It's hot in Baghdad. This week the thermometer hit 46 degrees Celsius, but that was a big relief from the 51 degrees recorded last week. It's also hot in the political arena. The country had 46 ministers until parliament decided to cancel 17 barely functioning portfolios.
The biggest disagreement is about the authority of the national policy council, to be headed by Ayad Allawi. Its expected to erode the power of the prime minister.
Not that the citizens of Iraq are all that interested when they have to live without electricity during the hottest hours of the day. Their air conditioners stop working and the food in their refrigerators slowly cooks.
While the government is extending financial aid to the owners of private generators, on condition they supply 12 hours of electricity a day, the money has not yet arrived and it's not clear when it will. New power stations have been delayed. The agreements that Electricity Minister Ra'ad Shalal signed with two companies, one German and one Canadian, were canceled by Prime Minister Nouri al-Maliki, who fired the minister. It appears the companies existed only on paper.
Iraq, which dropped from the international media radar because of the uprisings in Arab countries, is likely to become the hot spot of regional politics - and soon. While Bashar Assad's regime fights for its life in Syria, Iran will probably seek a strategic alternative in the country that the United States is to exit by the end of the year. "The occupation of Iraq by the U.S. did only good things for Iran," said Iraqi Vice President Tareq al-Hashemi this week. "Iran became more influential than it ever dreamed."
Iraq is Iran's third largest trading partner after China and the United Arab Emirates, some $8 billion a year and growing. Last month, Iran signed a contract for the construction of a 2,500 kilometer long gas pipeline, which will cross Iraq and connect Iran to Syria. Iran has diplomatic representatives in Iraq's largest cities and funds civilian projects around the country, political involvement aside.
"Iraq is a sovereign country and will not be subordinated to any other state," Al-Hashemi has said, but he admits that Iran has a terrific amount of influence on Iraqi policy. For example, since March, Iranian pressure has prevented Iraq from condemning the brutal suppression of Syrian demonstrations. It's making do with a request that Syria "reach a dialogue with the opposition," and just last week called on the two sides - the Syrian government and the "armed gangs" (as the Syrian regime calls the opposition ) - to refrain from spilling blood. In contrast, Iraqi Shi'ites, with Iranian encouragement, set out to demonstrate against Saudi Arabia's military involvement in Bahrain.

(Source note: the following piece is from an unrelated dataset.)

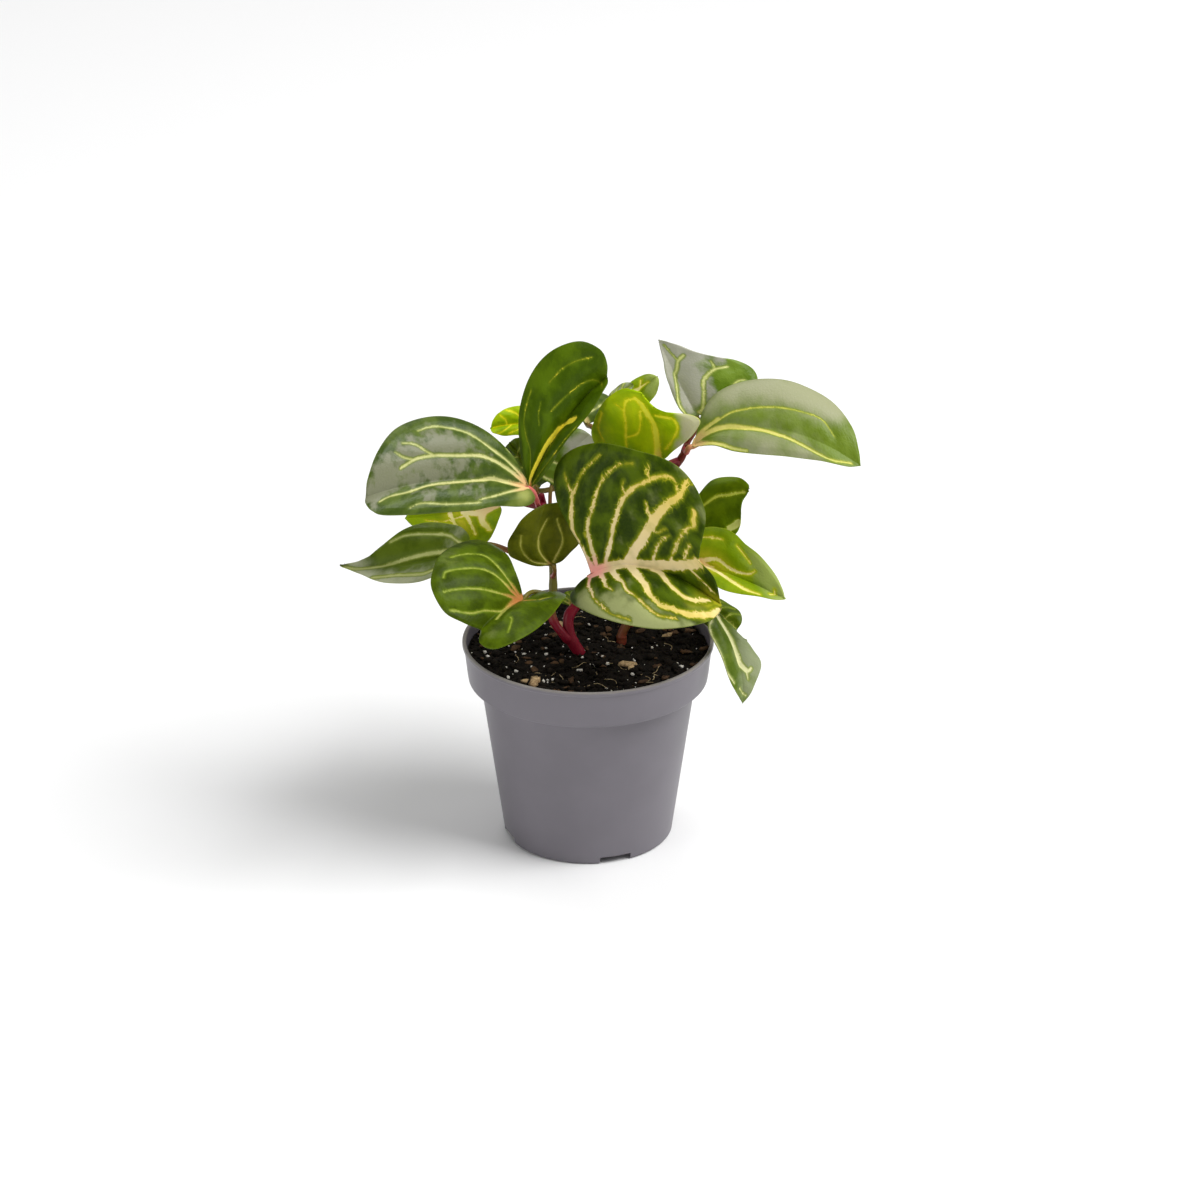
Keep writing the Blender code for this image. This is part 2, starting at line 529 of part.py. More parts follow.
def stalk_line(leaf):
    """Centres and directions of the stalk, a bent rod from the stem's skin to the blade's base."""
    name, share = leaf["root"]
    stem = STEMS[name]
    base, middle, tip = (np.array(leaf[k], float) for k in ("base", "middle", "tip"))
    near, centre, far = stem_points(name, (max(share - 0.02, 0), share, min(share + 0.02, 1)))
    along = unit(far - near)
    away = base - centre
    away = unit(away - along * away.dot(along))
    root = centre + away * (stem_radius(stem, share) + CLEARANCE)
    length = np.linalg.norm(base - root)
    leave = unit(4 * middle - 3 * base - tip)
    below = unit(np.cross(np.array(leaf["right"], float) - np.array(leaf["left"], float), leave))
    last = base - (leave - 0.5 * below) * length * 0.35
    if "bend" in leaf:
        last = base + np.array(leaf["bend"], float)
    handles = root + away * length * 0.35, last
    points = (root, handles[0], handles[1], base)
    t = np.linspace(0, 1, STALK_ROWS + 1)[:, None]
    weights = ((1 - t) ** 3, 3 * t * (1 - t) ** 2, 3 * t**2 * (1 - t), t**3)
    slopes = (-3 * (1 - t) ** 2, 3 * (1 - t) * (1 - 3 * t), 3 * t * (2 - 3 * t), 3 * t**2)
    centres = sum(w * p for w, p in zip(weights, points))
    directions = sum(w * p for w, p in zip(slopes, points))
    return centres, directions


def make_leaf(name, leaf):
    """Blade and stalk as one closed sleeve: round at the stem, flattened into the blade."""
    columns = HALF_COLUMNS
    count = 4 * columns
    line, directions = stalk_line(leaf)
    base, tip = np.array(leaf["base"], float), np.array(leaf["tip"], float)
    size = min(1.0, np.linalg.norm(tip - base) / SMALL_LEAF)
    radius, thick_rib = STALK_RADIUS * size, MIDRIB_THICKNESS * size
    across = unit(np.array(leaf["right"], float) - np.array(leaf["left"], float))
    rings = []
    for centre, direction in zip(line, directions):
        along = unit(direction)
        flat = unit(across - along * across.dot(along))
        up = np.cross(flat, along)
        turns = [math.pi - 2 * math.pi * j / count for j in range(count)]
        rings.append([centre + radius * (math.cos(t) * flat + math.sin(t) * up) for t in turns])
    rows = blade_rows(leaf, BLADE_ROWS, columns)
    spine = [base] + [row[columns] for row in rows] + [tip]
    for k, row in enumerate(rows):
        along = unit(spine[k + 2] - spine[k])
        share = (k + 1) / (len(rows) + 1)
        over, under = [], []
        for j in range(1, 2 * columns):
            up = unit(np.cross(row[j + 1] - row[j - 1], along))
            off_rib = np.linalg.norm(row[j] - row[columns])
            rib = max(thick_rib * (1 - 0.6 * share) - BLADE_THICKNESS, 0) * math.exp(-off_rib)
            over.append(row[j] + up * BLADE_THICKNESS / 2)
            under.append(row[j] - up * (BLADE_THICKNESS / 2 + rib))
        rings.append([row[0]] + over + [row[-1]] + under[::-1])
    shape = bmesh.new()
    loops = [[shape.verts.new(metres(p)) for p in ring] for ring in rings]
    for low, high in zip(loops, loops[1:]):
        for j in range(count):
            shape.faces.new((low[j], low[(j + 1) % count], high[(j + 1) % count], high[j]))
    shape.faces.new(loops[0][::-1])
    end = shape.verts.new(metres(tip))
    for j in range(count):
        shape.faces.new((loops[-1][j], loops[-1][(j + 1) % count], end))
    bmesh.ops.triangulate(shape, faces=shape.faces)
    add_object(name, shape, "leaf", sharp_angle=60.0)


def main():
    clear_scene()
    make_pot()
    make_soil()
    make_stems()
    for name, leaf in LEAVES.items():
        make_leaf(name, leaf)


main()
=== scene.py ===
# %% [markdown]
# # A potted bloodleaf
# A young bloodleaf with cream-veined leaves grows in dark potting soil in a grey plastic nursery pot.
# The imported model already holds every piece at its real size. This script dresses it: it models a finer
# pot, stems and leaves in the same places, adds the loose soil, and gives every surface its finish.
# All lengths are in metres, except in the tables of the plant, which are in millimetres.

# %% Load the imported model
import math

import bpy
import numpy as np
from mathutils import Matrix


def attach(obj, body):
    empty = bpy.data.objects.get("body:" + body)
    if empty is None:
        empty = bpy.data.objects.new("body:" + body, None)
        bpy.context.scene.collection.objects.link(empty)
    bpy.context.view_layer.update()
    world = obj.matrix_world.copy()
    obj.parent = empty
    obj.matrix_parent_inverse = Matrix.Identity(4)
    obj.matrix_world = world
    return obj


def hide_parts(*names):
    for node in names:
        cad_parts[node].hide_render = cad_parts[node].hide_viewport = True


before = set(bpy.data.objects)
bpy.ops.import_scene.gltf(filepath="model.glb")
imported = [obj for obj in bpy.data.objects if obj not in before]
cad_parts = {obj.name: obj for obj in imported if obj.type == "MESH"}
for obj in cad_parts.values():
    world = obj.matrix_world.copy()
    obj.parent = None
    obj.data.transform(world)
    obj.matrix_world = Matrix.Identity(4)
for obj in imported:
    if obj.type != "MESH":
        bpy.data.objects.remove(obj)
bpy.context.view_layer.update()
MM = 0.001
print("pieces in the packed model:", len(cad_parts))

# %% [markdown]
# ## The camera
# The plant is seen from the front and a little above, from far off, so that the pot's rim is a flat
# ellipse. A long lens from 1.8 m gives that quiet, almost parallel view. The camera looks along +Y, so
# its only turn is the tilt: 90 degrees would be level, and each degree less looks down by one.

# %% Camera
VIEW_DISTANCE, VIEW_TILT = 1.8, math.radians(24.6)
VIEW_CENTRE = (0.0057, 0.0, 0.120)
bpy.ops.object.camera_add(
    location=(VIEW_CENTRE[0], -VIEW_DISTANCE * math.cos(VIEW_TILT),
              VIEW_CENTRE[2] + VIEW_DISTANCE * math.sin(VIEW_TILT)),
    rotation=(math.pi / 2 - VIEW_TILT, 0, 0))
camera = bpy.context.object
camera.data.lens = 113.8
camera.data.sensor_width = 36.0
camera.data.clip_end = 20.0
bpy.context.scene.camera = camera
print("camera at", [round(c, 3) for c in camera.location])

# %% [markdown]
# ## Floor and light
# A pale floor that fills the view looks like a studio sweep. The main light is a large soft box high on
# the right and a little in front, which leaves a soft shadow on the left of the pot. A second soft box
# above and behind makes the silvery shine on the leaves that face up. A weak, low one on the left and the
# pale world light fill the shadows.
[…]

Iraq is held in a pincer grip between dependence on Iran and its desire to be part of the Arab world. The future gas pipeline is an offer Iraq couldn't refuse, even though it is likely to complicate matters with its Sunni citizens, who are worried about Iran's excessive influence. Sunni representatives from the areas the pipeline will cross have told foreign journalists they will not allow the project to be carried out, and that the pipeline will be sabotaged. Such terror attacks, Iraq fears, are likely to cause Iran to demand placing its own security forces there and thus make an Iranian military presence in Iraq a fact on the ground.
Iraq, worried about the trickle effect the Syrian battle could have on its territory, has dug a three meter deep, 45 kilometer long trench to stop people and vehicles from Syria crossing into Iraq. It isn't afraid of refugees, but other factors likely to cross into Iraq if and when the Syrian regime collapses, or the Syrian army stops patrolling the border.
Right now, only about 7,500 soldiers are policing the 1,100 kilometer long border. At the same time, Iran is demanding that Iraq aide the Syrian regime financially, so as to prevent its economic collapse.
Iran has a powerful economic rival in Turkey, whose trade with Iraq amounts to $11 billion a year. Competition for the Iraqi market gave both countries a good reason to sign agreements between themselves and with Iraq. Just last month the three agreed jointly to establish a bank with an investment of $200 million, and Iran and Turkey announced their intention to increase trade between themselves by $30 billion over the next five years.
When this agreement was signed, Turkey was still sure it would succeed in persuading Assad to implement reforms and bring quiet to the country. Meanwhile, relations between Turkey and Syria have deteriorated, and Turkey has begun to distance itself from Assad and upped the anti-Tehran tone in its voice, while Iran accuses it of being "an American subcontractor."
The economic interests of Turkey in Iran are too strong to destroy their relations, but the arena of their struggle is likely to move to Iraq, which depends on both of them. Turkey has made a tactical decision to oppose Assad; the question is what Iran will do. Will its political and economic interests in Iraq force it to abandon Assad and increase its control over Iraq, while maintaining good relations with Turkey, or will ideology and concern for Hezbollah grow?